THE RECORDS:
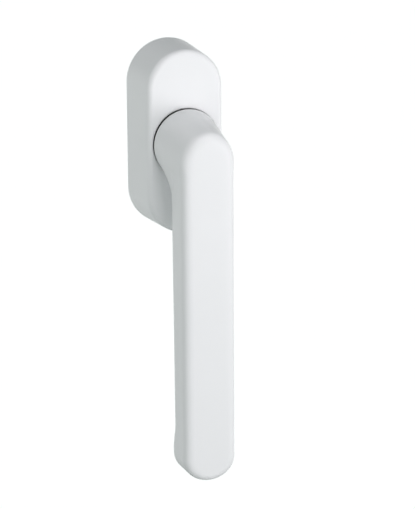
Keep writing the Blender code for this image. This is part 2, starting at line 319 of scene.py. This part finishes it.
def applied(piece, smooth=32):
    # the evaluated mesh takes the place of the modifiers
    bpy.context.view_layer.update()
    depsgraph = bpy.context.evaluated_depsgraph_get()
    mesh = bpy.data.meshes.new_from_object(piece.evaluated_get(depsgraph))
    bm = bmesh.new()
    bm.from_mesh(mesh)
    bmesh.ops.dissolve_degenerate(bm, dist=sliver, edges=bm.edges)
    bm.to_mesh(mesh)
    bm.free()
    piece.modifiers.clear()
    piece.data = mesh
    mesh.shade_smooth()
    mesh.set_sharp_from_angle(angle=radians(smooth))


def carve(piece, *tools, way="DIFFERENCE", smooth=32):
    for tool in tools:
        cut = piece.modifiers.new(tool.name, "BOOLEAN")
        cut.operation, cut.solver, cut.object = way, "EXACT", tool
    applied(piece, smooth)
    for tool in tools:
        bpy.data.objects.remove(tool, do_unlink=True)


def spun(name, profile, at=(0.0, 0.0), steps=96, angle=2 * pi):
    # a profile of (radius, depth) turned about the depth axis; off the axis it closes itself
    bm = bmesh.new()
    line = [bm.verts.new(spot(at[0] + r, at[1], d)) for r, d in profile]
    edges = [bm.edges.new(pair) for pair in zip(line, line[1:])]
    if profile[0][0] > 0:
        edges.append(bm.edges.new((line[-1], line[0])))
    start = line + edges
    if angle < 2 * pi:
        start = start + [bm.faces.new(line)]
    bmesh.ops.spin(bm, geom=start, cent=spot(at[0], at[1], 0), axis=(0, 1, 0), dvec=(0, 0, 0),
                   angle=angle, steps=steps, use_merge=angle >= 2 * pi, use_duplicate=False)
    bmesh.ops.remove_doubles(bm, verts=bm.verts, dist=weld)
    bmesh.ops.recalc_face_normals(bm, faces=bm.faces)
    return asPiece(name, bm)


def slab(name, size, centre, bevel=0.0, segments=3):
    bm = bmesh.new()
    bmesh.ops.create_cube(bm, size=1.0)
    bmesh.ops.scale(bm, verts=bm.verts, vec=(size[0] * mm, size[2] * mm, size[1] * mm))
    bmesh.ops.translate(bm, verts=bm.verts, vec=spot(*centre))
    if bevel:
        bmesh.ops.bevel(bm, geom=bm.edges[:], offset=bevel * mm, offset_type="OFFSET",
                        affect="EDGES", segments=segments, profile=0.5, material=-1)
    return asPiece(name, bm)


def stadiumLoop(bm, radius, half, depth, steps):
    # one vertex is spun over the top, drawn down, spun under the bottom and joined up
    first = bm.verts.new(spot(radius, half, depth))
    last = first
    for side in (half, -half):
        arc = bmesh.ops.spin(bm, geom=[last], cent=spot(0, side, depth), axis=(0, 1, 0),
                             dvec=(0, 0, 0), angle=-pi, steps=steps, use_merge=False,
                             use_duplicate=False)
        last = next(g for g in arc["geom_last"] if isinstance(g, bmesh.types.BMVert))
        if side > 0:
            last = bmesh.ops.extrude_vert_indiv(bm, verts=[last])["verts"][0]
            last.co = spot(-radius, -half, depth)
    bm.edges.new((last, first))
    return bm.edges[:]


def drawLoop(bm, edges):
    # pulls a copy of an edge loop and returns its own edges
    pulled = bmesh.ops.extrude_edge_only(bm, edges=edges)["geom"]
    verts = {g for g in pulled if isinstance(g, bmesh.types.BMVert)}
    return [g for g in pulled if isinstance(g, bmesh.types.BMEdge)
            and g.verts[0] in verts and g.verts[1] in verts], verts


def setStadium(verts, half, oldRadius, newRadius, depth):
    for v in verts:
        centre = half * mm if v.co.z > 0 else -half * mm
        k = newRadius / oldRadius
        v.co = (v.co.x * k, -depth * mm, centre + (v.co.z - centre) * k)


# ---- rosette cover

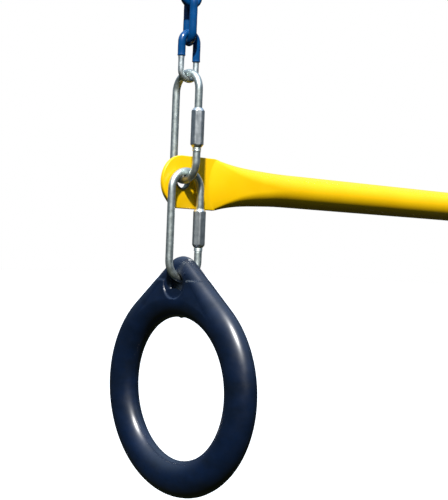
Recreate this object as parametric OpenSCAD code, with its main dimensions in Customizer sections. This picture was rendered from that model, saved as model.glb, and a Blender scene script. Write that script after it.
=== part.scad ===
// Ring-and-trapeze swing set: a trapeze bar and two gym rings, hung on two plastic-coated chains
// from two ceiling hangers. Millimetres. The origin is the middle of the four beam bolts, in the
// plane where both hangers meet the beam. +X runs along the bar, +Y is fore-aft, +Z is up.

/* [Suspension] */
// distance between the two chains, hole to hole in the bar
span = 480; // [460:5:700]
// chain links on each side
link_count = 7; // [3:2:11]

/* [Hangers] */
// bracket plate length, fore-aft
plate_len = 100; // [80:1:140]
// bracket plate width
plate_w = 50; // [40:1:80]
// bracket plate and cheek thickness
plate_t = 5; // [4:0.5:8]
// fore-aft distance between the two beam bolts of a bracket
bolt_pitch = 70; // [60:1:110]
// beam bolt hole diameter
bolt_hole_d = 9; // [7:0.5:13]
// pivot pin diameter
pin_d = 10; // [8:1:12]
// drop from the beam to the pivot pin
pin_drop = 24; // [22:1:40]

/* [Quick links] */
// quick link wire diameter
wire_d = 6.35; // [5:0.05:10]
// quick link length over all
ql_len = 95; // [70:1:120]
// distance between the centres of the two legs
ql_pitch = 30; // [20:1:40]
// length of the screw sleeve
nut_len = 32; // [20:1:40]
// width across the flats of the screw sleeve
nut_af = 10; // [8:0.5:14]

/* [Chain] */
// chain wire diameter
chain_d = 4.9; // [4:0.1:8]
// inside length of a link
link_in_len = 33.5; // [24:0.5:45]
// inside width of a link
link_in_w = 10.7; // [9:0.1:16]
// thickness of the plastic coat
coat_t = 0.85; // [0.6:0.05:2]
// every second chain link settles this far off square
link_turn = 20; // [0:1:25]
// each ring settles this far off square to the bar
ring_turn = 2; // [0:0.5:5]

/* [Trapeze bar] */
// bar tube diameter
bar_d = 29.2; // [22:0.1:35]
// bar tube wall
bar_wall = 2; // [1.2:0.1:3]
// height of the flattened bar end
tab_h = 44; // [36:1:52]
// thickness of the flattened bar end
tab_t = 4; // [3:0.5:6]
// bar tip beyond the hole
tab_tip = 20.5; // [14:1:36]
// flat part of the bar end inside the hole
tab_in = 34; // [22:1:40]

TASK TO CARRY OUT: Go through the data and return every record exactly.

ANSWER FOR THIS EXERCISE:
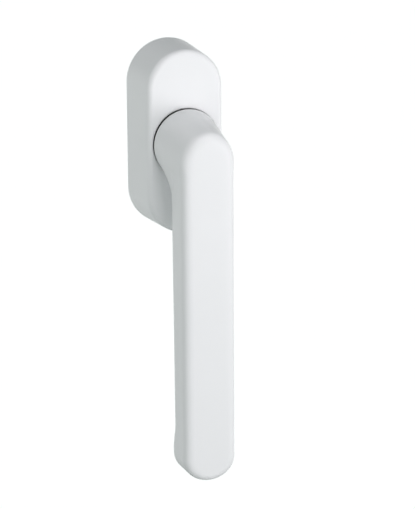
Keep writing the Blender code for this image. This is part 2, starting at line 319 of scene.py. This part finishes it.
def applied(piece, smooth=32):
    # the evaluated mesh takes the place of the modifiers
    bpy.context.view_layer.update()
    depsgraph = bpy.context.evaluated_depsgraph_get()
    mesh = bpy.data.meshes.new_from_object(piece.evaluated_get(depsgraph))
    bm = bmesh.new()
    bm.from_mesh(mesh)
    bmesh.ops.dissolve_degenerate(bm, dist=sliver, edges=bm.edges)
    bm.to_mesh(mesh)
    bm.free()
    piece.modifiers.clear()
    piece.data = mesh
    mesh.shade_smooth()
    mesh.set_sharp_from_angle(angle=radians(smooth))


def carve(piece, *tools, way="DIFFERENCE", smooth=32):
    for tool in tools:
        cut = piece.modifiers.new(tool.name, "BOOLEAN")
        cut.operation, cut.solver, cut.object = way, "EXACT", tool
    applied(piece, smooth)
    for tool in tools:
        bpy.data.objects.remove(tool, do_unlink=True)


def spun(name, profile, at=(0.0, 0.0), steps=96, angle=2 * pi):
    # a profile of (radius, depth) turned about the depth axis; off the axis it closes itself
    bm = bmesh.new()
    line = [bm.verts.new(spot(at[0] + r, at[1], d)) for r, d in profile]
    edges = [bm.edges.new(pair) for pair in zip(line, line[1:])]
    if profile[0][0] > 0:
        edges.append(bm.edges.new((line[-1], line[0])))
    start = line + edges
    if angle < 2 * pi:
        start = start + [bm.faces.new(line)]
    bmesh.ops.spin(bm, geom=start, cent=spot(at[0], at[1], 0), axis=(0, 1, 0), dvec=(0, 0, 0),
                   angle=angle, steps=steps, use_merge=angle >= 2 * pi, use_duplicate=False)
    bmesh.ops.remove_doubles(bm, verts=bm.verts, dist=weld)
    bmesh.ops.recalc_face_normals(bm, faces=bm.faces)
    return asPiece(name, bm)


def slab(name, size, centre, bevel=0.0, segments=3):
    bm = bmesh.new()
    bmesh.ops.create_cube(bm, size=1.0)
    bmesh.ops.scale(bm, verts=bm.verts, vec=(size[0] * mm, size[2] * mm, size[1] * mm))
    bmesh.ops.translate(bm, verts=bm.verts, vec=spot(*centre))
    if bevel:
        bmesh.ops.bevel(bm, geom=bm.edges[:], offset=bevel * mm, offset_type="OFFSET",
                        affect="EDGES", segments=segments, profile=0.5, material=-1)
    return asPiece(name, bm)


def stadiumLoop(bm, radius, half, depth, steps):
    # one vertex is spun over the top, drawn down, spun under the bottom and joined up
    first = bm.verts.new(spot(radius, half, depth))
    last = first
    for side in (half, -half):
        arc = bmesh.ops.spin(bm, geom=[last], cent=spot(0, side, depth), axis=(0, 1, 0),
                             dvec=(0, 0, 0), angle=-pi, steps=steps, use_merge=False,
                             use_duplicate=False)
        last = next(g for g in arc["geom_last"] if isinstance(g, bmesh.types.BMVert))
        if side > 0:
            last = bmesh.ops.extrude_vert_indiv(bm, verts=[last])["verts"][0]
            last.co = spot(-radius, -half, depth)
    bm.edges.new((last, first))
    return bm.edges[:]


def drawLoop(bm, edges):
    # pulls a copy of an edge loop and returns its own edges
    pulled = bmesh.ops.extrude_edge_only(bm, edges=edges)["geom"]
    verts = {g for g in pulled if isinstance(g, bmesh.types.BMVert)}
    return [g for g in pulled if isinstance(g, bmesh.types.BMEdge)
            and g.verts[0] in verts and g.verts[1] in verts], verts


def setStadium(verts, half, oldRadius, newRadius, depth):
    for v in verts:
        centre = half * mm if v.co.z > 0 else -half * mm
        k = newRadius / oldRadius
        v.co = (v.co.x * k, -depth * mm, centre + (v.co.z - centre) * k)


# ---- rosette cover

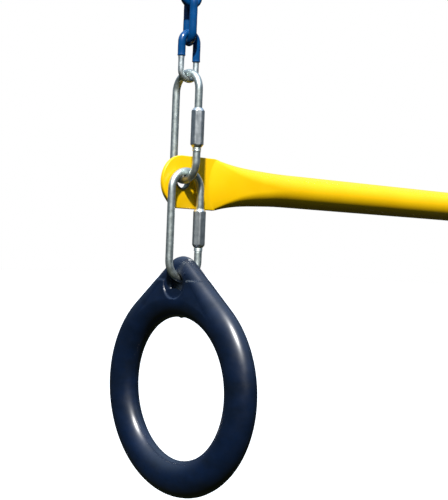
Recreate this object as parametric OpenSCAD code, with its main dimensions in Customizer sections. This picture was rendered from that model, saved as model.glb, and a Blender scene script. Write that script after it.
=== part.scad ===
// Ring-and-trapeze swing set: a trapeze bar and two gym rings, hung on two plastic-coated chains
// from two ceiling hangers. Millimetres. The origin is the middle of the four beam bolts, in the
// plane where both hangers meet the beam. +X runs along the bar, +Y is fore-aft, +Z is up.

/* [Suspension] */
// distance between the two chains, hole to hole in the bar
span = 480; // [460:5:700]
// chain links on each side
link_count = 7; // [3:2:11]

/* [Hangers] */
// bracket plate length, fore-aft
plate_len = 100; // [80:1:140]
// bracket plate width
plate_w = 50; // [40:1:80]
// bracket plate and cheek thickness
plate_t = 5; // [4:0.5:8]
// fore-aft distance between the two beam bolts of a bracket
bolt_pitch = 70; // [60:1:110]
// beam bolt hole diameter
bolt_hole_d = 9; // [7:0.5:13]
// pivot pin diameter
pin_d = 10; // [8:1:12]
// drop from the beam to the pivot pin
pin_drop = 24; // [22:1:40]

/* [Quick links] */
// quick link wire diameter
wire_d = 6.35; // [5:0.05:10]
// quick link length over all
ql_len = 95; // [70:1:120]
// distance between the centres of the two legs
ql_pitch = 30; // [20:1:40]
// length of the screw sleeve
nut_len = 32; // [20:1:40]
// width across the flats of the screw sleeve
nut_af = 10; // [8:0.5:14]

/* [Chain] */
// chain wire diameter
chain_d = 4.9; // [4:0.1:8]
// inside length of a link
link_in_len = 33.5; // [24:0.5:45]
// inside width of a link
link_in_w = 10.7; // [9:0.1:16]
// thickness of the plastic coat
coat_t = 0.85; // [0.6:0.05:2]
// every second chain link settles this far off square
link_turn = 20; // [0:1:25]
// each ring settles this far off square to the bar
ring_turn = 2; // [0:0.5:5]

/* [Trapeze bar] */
// bar tube diameter
bar_d = 29.2; // [22:0.1:35]
// bar tube wall
bar_wall = 2; // [1.2:0.1:3]
// height of the flattened bar end
tab_h = 44; // [36:1:52]
// thickness of the flattened bar end
tab_t = 4; // [3:0.5:6]
// bar tip beyond the hole
tab_tip = 20.5; // [14:1:36]
// flat part of the bar end inside the hole
tab_in = 34; // [22:1:40]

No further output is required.